You talk in the book about the corps member entry salary, which isn’t much, especially in New York, and it made me think about how much a factor like that might keep the ballerina population (like so many other populations!) to people that start off wealthy. What was it like dealing with this rarefied class situation in ballet?
I had times of struggling during our layoff seasons, and I couldn’t turn to mommy and daddy to help me out. If anything, I was the one helping my family out when I could. And now, it’s amazing to have so many opportunities because of ballet and to now make enough money to comfortably help them out. The class situation in ballet is what it is: yes, most come from money in this world, but I couldn’t resent my peers for something they couldn’t help.

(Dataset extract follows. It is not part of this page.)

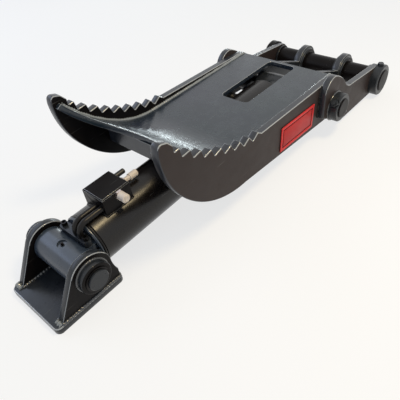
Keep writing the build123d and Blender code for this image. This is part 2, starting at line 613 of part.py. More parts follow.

If you’d known the obstacles you were going to face when you started out, would you have done anything differently?
Not at all. I would have taken on the ballet world again and again because of what it’s given me as a person.
And you seem really ready to take on criticism and engage it head-on: you use social media, read comments. Whose criticism matters most to you?
My artistic directors and my own. In the end, ABT’s artistic director Kevin McKenzie is who’s putting me on stage and of course I have to be happy with me everyday. Other critics’ words are fleeting and subjective.
How do you deal with the idea that sometimes gets thrust on you, that you are playing or benefiting from some sort of a race card?
It actually makes me laugh. The race card doesn’t exist in the ballet world. Those words to me are so ignorant, especially coming from people inside this world. People aren’t trying to put diversity on the stage to better their companies or brands. The ballet world could care less. They have survived in this bubble forever; it really doesn’t affect their audiences, whether or not there’s a black woman on stage.
Do you think this will change?
I do see the ballet world taking steps over the next decade to include more diversity. I think the dialogue has been opened up for the world to peek in, and it’s definitely going to change.